CIVIL APPELLATE JURISDICTION

CIVIL APPEAL NO(s). 4766-4767 OF 2013

ULTRA TECH CEMENT LTD. Appellant

VERSUS

COMPETITION COMMISSION OF
INDIA & ORS. Respondents

WITH

Civil Appeal No. 4768 of 2013
Civil Appeal No. 4770 of 2013
Civil Appeal Nos. 4771-4772 of 2013
Civil Appeal Nos. 4774-4775 of 2013
Civil Appeal Nos. 4776-4779 of 2013
Civil Appeal Nos. 4782-4784 of 2013
Civil Appeal Nos. 4789-4792 of 2013
Civil Appeal Nos. 4785-4788 of 2013

O R D E R

All these appeals preferred by the Appellants are statutory
in nature as they have been filed under Section 53T of the
Competition Act, 2002 and arise out of a consolidated order passed
by the Competition Appellate Tribunal (hereinafter referred to as
the ‘Tribunal’) dated 17.5.2013 holding therein that there is a
prima facie case for granting stay in respect of the penalty which
has been imposed on the appellants in view of the allegation that
the appellants who are cement manufacturing companies had indulged
in the offence of ‘cartelisation’ by creating artificial scarcity of
cement in the market in spite of their gross production in the years
spanning between 2009 to 2011, giving rise to artificial increase of
price with a sole intention to gain undue profit which is known as
‘cartelisation’ in corporate jargon and is admittedly an offence,
liable to imposition of monetary penalty which has been saddled on
the appellants by the Competition Commission.

The appellants
challenged the same by way of appeals before the Competition
Appellate Tribunal where the appeals are subjudice & the Tribunal
while granting stay of payment of penalty imposed a condition that
the appellants shall pay 10% of the penalty to be deposited in the
Consolidated Fund of India & in the event of non-payment by any
appellant, the appeal of such appellants shall stand dismissed.

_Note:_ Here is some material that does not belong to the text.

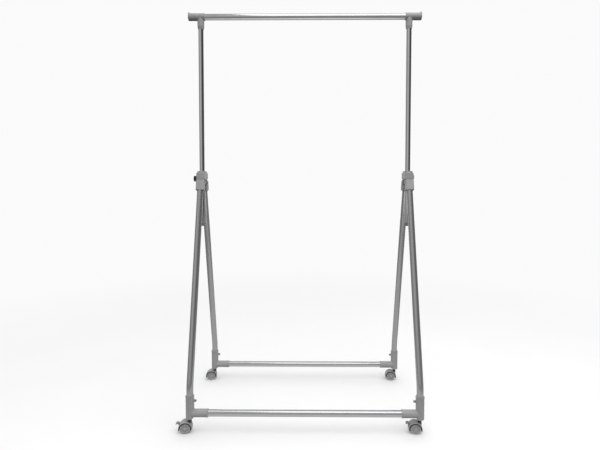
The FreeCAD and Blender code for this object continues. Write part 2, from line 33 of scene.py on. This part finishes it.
# ---- shader nodes -------------------------------------------------------------------------------
class Shader:
    """A new material with its node tree, its Principled shader and the object's own coordinates."""

    def __init__(self, name, colour, metallic, roughness):
        self.material = bpy.data.materials.new(name)
        self.material.use_nodes = True
        tree = self.material.node_tree
        self.nodes, self.links = tree.nodes, tree.links
        self.principled = self.nodes["Principled BSDF"]
        self.coords = self.nodes.new("ShaderNodeTexCoord").outputs["Object"]
        self.set("Base Color", (*colour, 1))
        self.set("Metallic", metallic)
        self.set("Roughness", roughness)
        self.colour = colour

    def set(self, socket, value):
        self.principled.inputs[socket].default_value = value

    def link(self, output, socket):
        self.links.new(output, self.principled.inputs[socket])

    def noise(self, size, stretch=(1, 1, 1), detail=3.0):
        """Noise from 0 to 1 with blobs of that size in metres, drawn out by stretch."""
        place = self.nodes.new("ShaderNodeMapping")
        place.inputs["Scale"].default_value = [1 / s for s in stretch]
        self.links.new(self.coords, place.inputs["Vector"])
        texture = self.nodes.new("ShaderNodeTexNoise")
        texture.inputs["Scale"].default_value = 1 / size
        texture.inputs["Detail"].default_value = detail
        self.links.new(place.outputs["Vector"], texture.inputs["Vector"])
        return texture.outputs["Fac"]

    def map_range(self, value, start, end, low, high):
        """Node that maps value from start and end onto low and high."""
        node = self.nodes.new("ShaderNodeMapRange")
        for name, number in zip(("From Min", "From Max", "To Min", "To Max"), (start, end, low, high)):
            node.inputs[name].default_value = number
        self.links.new(value, node.inputs["Value"])
        return node

    def vary(self, noise, base, low, high):
        """Number that the noise moves between those shares of base."""
        return self.map_range(noise, NOISE_LOW, NOISE_HIGH, base * low, base * high).outputs["Result"]

    def tint(self, noise, amount):
        """Makes the base colour darker and lighter by that share, where the noise is low and high."""
        ramp = self.nodes.new("ShaderNodeValToRGB")
        ends = ((NOISE_LOW, 1 - amount), (NOISE_HIGH, 1 + amount))
        for element, (position, share) in zip(ramp.color_ramp.elements, ends):
            element.position = position
            element.color = (*[c * share for c in self.colour], 1)
        self.links.new(noise, ramp.inputs["Fac"])
        self.link(ramp.outputs["Color"], "Base Color")

    def bump(self, noise, height, strength):
        node = self.nodes.new("ShaderNodeBump")
        node.inputs["Strength"].default_value = strength
        node.inputs["Distance"].default_value = height
        self.links.new(noise, node.inputs["Height"])
        self.link(node.outputs["Normal"], "Normal")


# ---- finishes -----------------------------------------------------------------------------------
def tube_metal(name, colour, roughness, lengthwise):
    """Polished tube, with faint drawing lines along it and a light haze of fingerprints and dust."""
    shader = Shader(name, colour, 1.0, roughness)
    lines = shader.noise(0.6 * MM, stretch=lengthwise, detail=2)
    haze = shader.noise(45 * MM)
    shader.tint(haze, amount=0.035)
    mix = shader.nodes.new("ShaderNodeMath")
    mix.operation = "MULTIPLY"
    shader.links.new(shader.vary(haze, roughness, low=0.8, high=1.25), mix.inputs[0])
    shader.links.new(shader.vary(lines, 1.0, low=0.85, high=1.15), mix.inputs[1])
    shader.link(mix.outputs["Value"], "Roughness")
    return shader.material


def satin_paint(name, colour, roughness):
    """Silver stove enamel on the legs: metallic flake under a satin surface with orange peel."""
    shader = Shader(name, colour, 0.8, roughness)
    shader.tint(shader.noise(0.5 * MM, detail=4), amount=0.05)
    shader.link(shader.vary(shader.noise(30 * MM), roughness, low=0.88, high=1.12), "Roughness")
    shader.bump(shader.noise(1.6 * MM, detail=2), height=0.006 * MM, strength=0.4)
    return shader.material


def moulded_plastic(name, colour, roughness):
    """Injection moulded plastic with a fine spark-eroded grain and slight flow marks."""
    shader = Shader(name, colour, 0.0, roughness)
    shader.tint(shader.noise(18 * MM, detail=5), amount=0.06)
    grain = shader.noise(0.35 * MM)
    shader.link(shader.vary(grain, roughness, low=0.85, high=1.15), "Roughness")
    shader.bump(grain, height=0.02 * MM, strength=0.7)
    return shader.material


def plated_steel(name, colour, roughness):
    """Zinc-plated small steel parts with a mottled, brushed surface."""
    shader = Shader(name, colour, 1.0, roughness)
    mottle = shader.noise(1.2 * MM, detail=5)
    shader.tint(mottle, amount=0.12)
    shader.link(shader.vary(mottle, roughness, low=0.75, high=1.3), "Roughness")
    shader.bump(mottle, height=0.01 * MM, strength=0.5)
    return shader.material


ALONG_X, ALONG_Z = (400, 1, 1), (1, 1, 400)    # how far the drawing lines are drawn out

# Each finish: its name, its colour and its roughness.
FINISHES = {
    "bar_metal": tube_metal("polished bar", (0.66, 0.66, 0.67), 0.16, ALONG_X),
    "rail_metal": tube_metal("polished rail", (0.62, 0.62, 0.63), 0.20, ALONG_X),
    "pole_chrome": tube_metal("chromed pole", (0.67, 0.67, 0.68), 0.13, ALONG_Z),
    "leg_metal": satin_paint("silver enamel", (0.46, 0.46, 0.465), 0.20),
    "top_plastic": moulded_plastic("grey moulding, tees", (0.33, 0.33, 0.332), 0.42),
    "hub_plastic": moulded_plastic("grey moulding, hubs", (0.345, 0.345, 0.347), 0.45),
    "foot_plastic": moulded_plastic("grey moulding, feet", (0.32, 0.32, 0.322), 0.45),
    "pin_plastic": moulded_plastic("grey moulding, push pins", (0.21, 0.21, 0.212), 0.40),
    "liner_plastic": moulded_plastic("dark grey moulding", (0.20, 0.20, 0.202), 0.50),
    "hood_plastic": moulded_plastic("grey moulding, casters", (0.31, 0.31, 0.312), 0.42),
    "wheel_plastic": moulded_plastic("grey moulding, wheels", (0.36, 0.36, 0.362), 0.50),
    "pedal_plastic": moulded_plastic("grey moulding, pedals", (0.25, 0.25, 0.252), 0.42),
    "black_plastic": moulded_plastic("black moulding", (0.022, 0.022, 0.023), 0.38),
    "steel": plated_steel("plated steel", (0.45, 0.45, 0.46), 0.30),
    # The caster stems get a near-black colour as painted shade: it stands for the shadow in the gap
    # under each foot.
    "dark_steel": plated_steel("blackened steel", (0.11, 0.11, 0.112), 0.40),
}


def finish_cad_nodes():
    """Gives each CAD node the finish of its material slot in the record."""
    for part in frame["record"]["subparts"]:
        node = frame["nodes"][part["node"]]
        node.data.materials.clear()
        node.data.materials.append(FINISHES[part["material_slot"]])


finish_cad_nodes()


# ---- floor, light and camera --------------------------------------------------------------------
FLOOR_HALF = 12.0
FLOOR_ENDS = (1.0, 3.2)             # from the rack's middle, where the floor turns into the backdrop
POOL_ENDS = (0.6, 1.3)              # and where the painted reflection of a lit patch of floor turns dim
POOL_BRIGHT, POOL_DIM = 0.66, 0.28
GAP = 2 * MM                        # keeps the glowing plane of painted reflection and the low lights off the floor itself
BACKDROP = 0.96                     # the white that the camera sees
BACKDROP_REFLECTED = 0.9

# The studio's brightness by direction, as pairs of a coordinate from -1 to 1 and a brightness.
SOFT_BY_HEIGHT = ((-0.4, 0.05), (0.1, 0.85), (0.7, 1.1))
ROOM_BY_SIDE = ((-0.98, 0.30), (-0.6, 0.62), (0.1, 0.42), (0.75, 0.03), (1.0, 0.10))
BACKDROP_BY_DEPTH = ((0.6, 0.0), (0.9, 1.0))

UP, DOWN = Vector((0, 0, 1)), Vector((0, 0, -1))
EYE, TARGET = Vector((-0.005, -1.750, 0.903)), Vector((-0.0195, 0.0, 0.835))
LENS, SENSOR = 25.0, 36.0           # mm
SHIFT = -0.03                       # of the picture's width


def ground(name, height, material):
    """Large square on the stage, that only the camera and reflections may see."""
    mesh = bpy.data.meshes.new(name)
    corners = ((-1, -1), (1, -1), (1, 1), (-1, 1))
    mesh.from_pydata([(x * FLOOR_HALF, y * FLOOR_HALF, height) for x, y in corners], [], [(0, 1, 2, 3)])
    mesh.materials.append(material)
    obj = bpy.data.objects.new(name, mesh)
    obj.visible_diffuse = False
    bpy.context.scene.collection.objects.link(obj)
    return obj


def fade(shader, near, far, at_near, at_far):
    """Number that goes from at_near to at_far, between those distances from the middle of the floor."""
    distance = shader.nodes.new("ShaderNodeVectorMath")
    distance.operation = "LENGTH"
    shader.links.new(shader.coords, distance.inputs[0])
    node = shader.map_range(distance.outputs["Value"], near, far, at_near, at_far)
    node.interpolation_type = "SMOOTHSTEP"
    return node.outputs["Result"]


def floor():
    """Pale floor that takes shadows near the rack and runs out into the backdrop's white.

    Its bounce is left out, as the world's lower half stands for it.
    """
    shader = Shader("pale floor", (0.84, 0.84, 0.84), 0.0, 0.9)
    shader.tint(shader.noise(0.4), amount=0.008)
    white = shader.nodes.new("ShaderNodeEmission")
    white.inputs["Color"].default_value = (BACKDROP, BACKDROP, BACKDROP, 1)
    mix = shader.nodes.new("ShaderNodeMixShader")
    shader.links.new(fade(shader, *FLOOR_ENDS, 0.0, 1.0), mix.inputs["Fac"])
    shader.links.new(shader.principled.outputs["BSDF"], mix.inputs[1])
    shader.links.new(white.outputs["Emission"], mix.inputs[2])
    shader.links.new(mix.outputs["Shader"], shader.nodes["Material Output"].inputs["Surface"])
    ground("floor", 0.0, shader.material).visible_glossy = False


def painted_reflection_pool():
    """Glowing plane seen only in reflections, a painted reflection of the floor: bright around the rack
    and dim further out.
    """
    shader = Shader("painted reflection pool", (0, 0, 0), 0.0, 1.0)
    shader.set("Specular IOR Level", 0.0)
    shader.set("Emission Color", (1, 1, 1, 1))
    # Painted reflection: the glow is set by distance from the middle, to stand for a lit patch of
    # floor; this plane is no lamp.
    shader.link(fade(shader, *POOL_ENDS, POOL_BRIGHT, POOL_DIM), "Emission Strength")
    pool = ground("painted_reflection_pool", -GAP, shader.material)
    pool.visible_camera = False
    pool.visible_shadow = False


def softbox(name, centre, facing, width, depth, watts, nodes=(), rule="INCLUDE"):
    """Area light that faces UP or DOWN. It lights only those nodes, or with EXCLUDE all but them."""
    light = bpy.data.lights.new(name, "AREA")
    light.shape = "RECTANGLE"
    light.size, light.size_y = width, depth
    light.energy = watts
    obj = bpy.data.objects.new(name, light)
    obj.location = centre
    obj.rotation_euler = facing.to_track_quat("-Z", "Y").to_euler()
    obj.visible_camera = False
    bpy.context.scene.collection.objects.link(obj)
    if nodes:
        receivers = bpy.data.collections.new(name + " receivers")
        for node in nodes:
            receivers.objects.link(frame["nodes"][node])
        for entry in receivers.collection_objects:
            entry.light_linking.link_state = rule
        obj.light_linking.receiver_collection = receivers
    return obj


class World:
    """The studio around the rack: its brightness by direction, apart for soft light and reflections."""

    def __init__(self):
        world = bpy.data.worlds.new("studio")
        bpy.context.scene.world = world
        world.use_nodes = True
        world.cycles.sampling_method = "NONE"
        self.nodes, self.links = world.node_tree.nodes, world.node_tree.links
        direction = self.nodes.new("ShaderNodeTexCoord").outputs["Generated"]
        split = self.nodes.new("ShaderNodeSeparateXYZ")
        self.links.new(direction, split.inputs["Vector"])
        self.side, self.depth, self.height = (split.outputs[axis] for axis in "XYZ")
        self.path = self.nodes.new("ShaderNodeLightPath").outputs

    def ramp(self, value, stops):
        """Smooth curve through the stops, each a pair of value and brightness."""
        place = self.nodes.new("ShaderNodeMapRange")
        place.inputs["From Min"].default_value, place.inputs["From Max"].default_value = -1, 1
        self.links.new(value, place.inputs["Value"])
        curve = self.nodes.new("ShaderNodeValToRGB")
        curve.color_ramp.interpolation = "EASE"
        elements = curve.color_ramp.elements
        while len(elements) < len(stops):
            elements.new(1.0)
        for element, (at, level) in zip(elements, stops):
            element.position = (at + 1) / 2
            element.color = (level, level, level, 1)
        self.links.new(place.outputs["Result"], curve.inputs["Fac"])
        return curve.outputs["Color"]

    def mix(self, factor, low, high):
        node = self.nodes.new("ShaderNodeMix")
        node.data_type = "RGBA"
        self.links.new(factor, node.inputs["Factor"])
        for value, socket in ((low, node.inputs["A"]), (high, node.inputs["B"])):
            if isinstance(value, tuple):
                socket.default_value = value
            else:
                self.links.new(value, socket)
        return node.outputs["Result"]


def studio_world():
    """Soft light from above; reflections of a room that is dark to the right, and a white backdrop."""
    world = World()
    soft = world.ramp(world.height, SOFT_BY_HEIGHT)
    room = world.ramp(world.side, ROOM_BY_SIDE)
    backdrop = world.ramp(world.depth, BACKDROP_BY_DEPTH)
    shine = world.mix(backdrop, room, (BACKDROP_REFLECTED, BACKDROP_REFLECTED, BACKDROP_REFLECTED, 1))
    light = world.mix(world.path["Is Glossy Ray"], soft, shine)
    light = world.mix(world.path["Is Camera Ray"], light, (BACKDROP, BACKDROP, BACKDROP, 1))
    background = world.nodes["Background"]
    world.links.new(light, background.inputs["Color"])
    background.inputs["Strength"].default_value = 1.0


def camera():
    """Low view from the front, at the height of the hubs, that looks nearly level across the rack."""
    data = bpy.data.cameras.new("camera")
    data.lens = LENS
    data.sensor_width = SENSOR
    data.shift_y = SHIFT
    obj = bpy.data.objects.new("camera", data)
    obj.location = EYE
    obj.rotation_euler = (TARGET - EYE).to_track_quat("-Z", "Y").to_euler()
    bpy.context.scene.collection.objects.link(obj)
    bpy.context.scene.camera = obj


floor()
painted_reflection_pool()
studio_world()
softbox("top", (0.65, -1.15, 2.5), DOWN, width=2.12, depth=2.5, watts=22,
        nodes=("left_pole", "right_pole"), rule="EXCLUDE")
softbox("rail strip", (-0.72, -0.35, 2.5), DOWN, width=0.60, depth=0.9, watts=2.4,
        nodes=("front_rail", "rear_rail"))
softbox("rear leg glow", (0.0, -1.75, GAP), UP, width=3.2, depth=1.3, watts=8,
        nodes=("rear_left_leg", "rear_right_leg"))
softbox("bar glow", (0.0, 0.25, GAP), UP, width=1.6, depth=1.2, watts=1.8, nodes=("top_bar",))
bounce = softbox("floor bounce", (0.0, 0.0, GAP), UP, width=1.3, depth=0.8, watts=0.9)
bounce.visible_glossy = False
camera()
bpy.context.scene.view_settings.view_transform = "Standard"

Since the controversy in these appeals is confined to the
question as to whether the order of the Tribunal is justified while
issuing a direction to the appellants to deposit 10% of the amount
of the penalty imposed by the Competition Commission of India (CCI),
it is not quite essential to go into the merits of the appeal which
is subjudice before the Tribunal.

At this stage, the limited
question is whether the Tribunal was justified in directing the
appellants to deposit even 10% of the penalty imposed on the
appellants by the CCI against which they have preferred an appeal
before the Tribunal as already indicated hereinbefore.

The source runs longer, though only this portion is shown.